Но скорее всего, твою телегу они предадут гласности, выпустят Аркашку, поднимут вой на весь мир и получат те же результаты, как говорится, малой кровью. Аркашку, понятно, метут по новой и на полную катушку. Я бы, по крайней мере, именно так поступил.
Плюхнулся рядом на скамейку, ткнул пальцем в колено Игорю, бородой задергал.

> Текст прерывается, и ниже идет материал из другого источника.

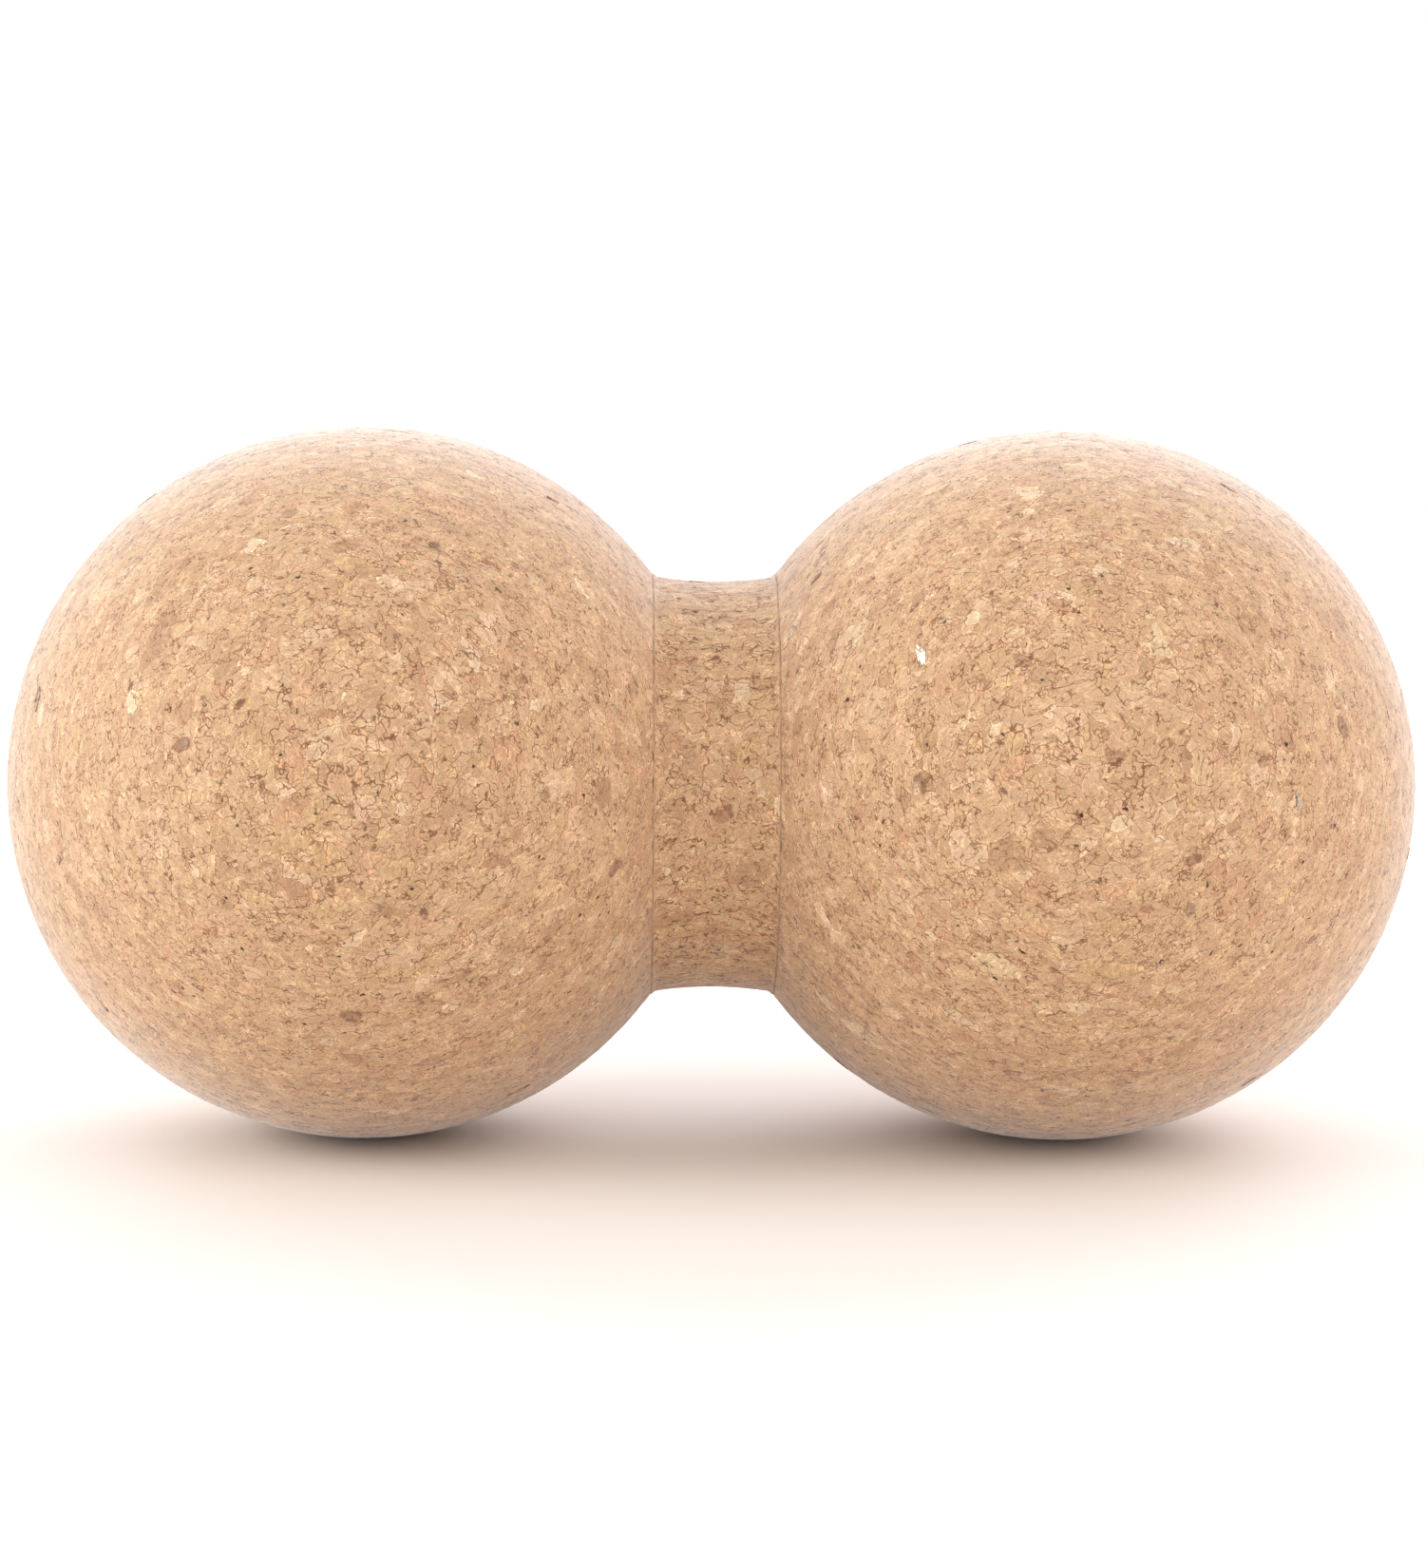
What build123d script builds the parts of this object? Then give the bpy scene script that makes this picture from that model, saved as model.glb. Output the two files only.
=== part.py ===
from build123d import *
import math
import os
import random

# Duo massage ball in turned agglomerated cork, lying on its side.
#
# Two cork balls are joined by a short, slightly waisted cork neck. The neck is a turned spool:
# a round tenon on each end is glued into a blind socket in the ball, and the neck's shoulder is
# glued to a flat seat on the ball. The cork is pressed from flat granules, so a few large ones
# stand out in the turned surface: dark bark grains and pale grains, each one let into the cork.
#
# The frame has its origin at the middle of the neck. X runs along the object, from the left ball
# to the right ball, Y runs away from the front and Z is up. All sizes are in millimetres.

# ---- driving dimensions ----
BALL_DIAMETER = 80.0
NECK_LENGTH = 13.8  # between the two ball seats
WAIST_DIAMETER = 45.8  # the neck at its thinnest, half way along
WAIST_HOLLOW = 0.45  # how much the shoulders of the neck stand out over its waist
CREASE_RADIUS = 0.9  # left by the tool in the corner where the neck meets the ball
TENON_DIAMETER = 24.0
TENON_LENGTH = 18.0  # from the neck's shoulder
TENON_CHAMFER = 1.0
GLUE_FILM = 0.15
SOCKET_END_GAP = 1.0  # room for spare glue past the end of the tenon

# ---- grains in the surface ----
GRAIN_CORNERS = 9
CORNER_SHIFT = 0.3  # a corner is up to this share of a step round from its even place
CORNER_REACH = 0.74  # the nearest corner, as a share of the furthest that one may be
GRAIN_DEPTH = 1.1  # below the turned surface
GRAIN_ASPECT = 0.7  # width over length of a grain that is seen flat
GRAIN_EDGE_ASPECT = 0.3  # the same for a grain that is seen from its edge
GRAIN_TILT = 20.0  # degrees that a grain seen from its edge may lie off its neighbours' direction
FACE_ON = 0.8  # cosine of the angle to the press direction within which grains lie any way round
BARK_PROUD = 0.04  # bark is harder than cork, and the sander leaves it standing
BARK_LENGTH = 2.4
PALE_LENGTH = 3.2
LENGTH_SPREAD = 0.3  # grains are up to this share longer or shorter
GRAIN_CLEARANCE = 1.5  # least cork between two grains
SEAT_CLEARANCE = 2.0  # least cork between a grain and the edge of the seat
BARK_PER_BALL = 20  # spread over a ball, besides those at chosen places
PALE_PER_BALL = 12
BARK_ON_NECK = 4
PALE_ON_NECK = 4
NECK_GRAIN_SHARE = 0.4  # part of the neck's length, in the middle, that its grains' centres keep to
GOLDEN_TURN = 137.508  # degrees, spreads points evenly round a ball
RING_STEP = 12.0  # degrees round a ball's axis from a spot that is taken to the next one tried
PRESS_TILT = 12.5  # degrees above the horizontal at the front, the direction the cork was pressed in
OVERRUN = 2.0  # how far a cutting tool runs past the surface that it opens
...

— А теперь, дружок, вникай внимательно. Мне тебя вразумлять неохота и некогда. Я сейчас иду домой, сажусь на телефон, который прослушивается и по которому мой контакт с тобой уже засветили, а мне твой киднепинг, сам понимаешь, нужен, как зайцу позорная болезнь. Значит, сажусь на телефон и обзваниваю всех, чтобы все знали, какую шикарную бяку ты приготовил нашему брату. То есть, фактически я тебя закладываю, усекаешь? И на уши не вставай! Влез в чужое дело — тебя просили? Или, подожди, ты думаешь, Аркашка тебе спасибо скажет? Он со своим журналом знал, на что шел. Но те, кто статейки корявые пихали в его журнальчик русопятский — они садиться не жаждут, и он им того не желает. Но сядут, будь уверен! И вообще, морду бы тебе набить, охламону. Короче, сию минуту говори, отказываешься от авантюры или нет! Пойми, гегемон ты хренов, у меня нет выбора, ты даже не подозреваешь, на что замахнулся.
— А как же Аркаша, — начал было Игорь, но Илья вскочил, руками замахал.
— Стоп! Стоп! Ты мне своим идиотизмом уже всю плешь переел! Никаких аркаш. Отказываешься или нет?
Колючие капли дождя уже падали на лицо, но в эту минуту как прорвало — сразу ливень, косой, стегающий. Они одновременно кинулись к шахматному павильону, на террасе которого уже изрядно набилось людей, втиснулись, затаились.
Не дождь плечи вымочил, а помои вонючие. И в душе помои. Будто карандашом с жирным графитом кто-то взял и перечеркнул горизонт крестом, и нет более впереди ни пространства, ни воздуха. Это ж надо, как жизнь устроена! Одни глаза смотрят и видят цветок, а другие смотрят — дерьма лепешка. А прав, получается, только кто-то один, и в данном случае, похоже, прав этот косматый, что сейчас дышит в затылок. А все было так красиво и чисто. Сон вспомнился, что прошлой ночью снился. Трое скачут на хвостатых конях вдоль опушки соснового бора. Сам, кажется, не скакал, а как бы со стороны видел. Уздечек в руках не держат, руки свободны и будто вот-вот в крылья превратятся. Лиц не различал, но все знал о скачущих, и в знании была радость до слез. Они неслись краем поля, но не удалялись. Они что-то кричали друг другу, но это был не звуковой сон — ни голосов, ни топота. Еще он знал, что они вовсе никуда не торопятся, они просто скачут, а в том-то и есть настоящее счастье, это обязательно надо было запомнить, а он проснулся и забыл, и только сейчас… А сейчас… Нет, надо было проснуться с этим, тогда все было бы по-другому!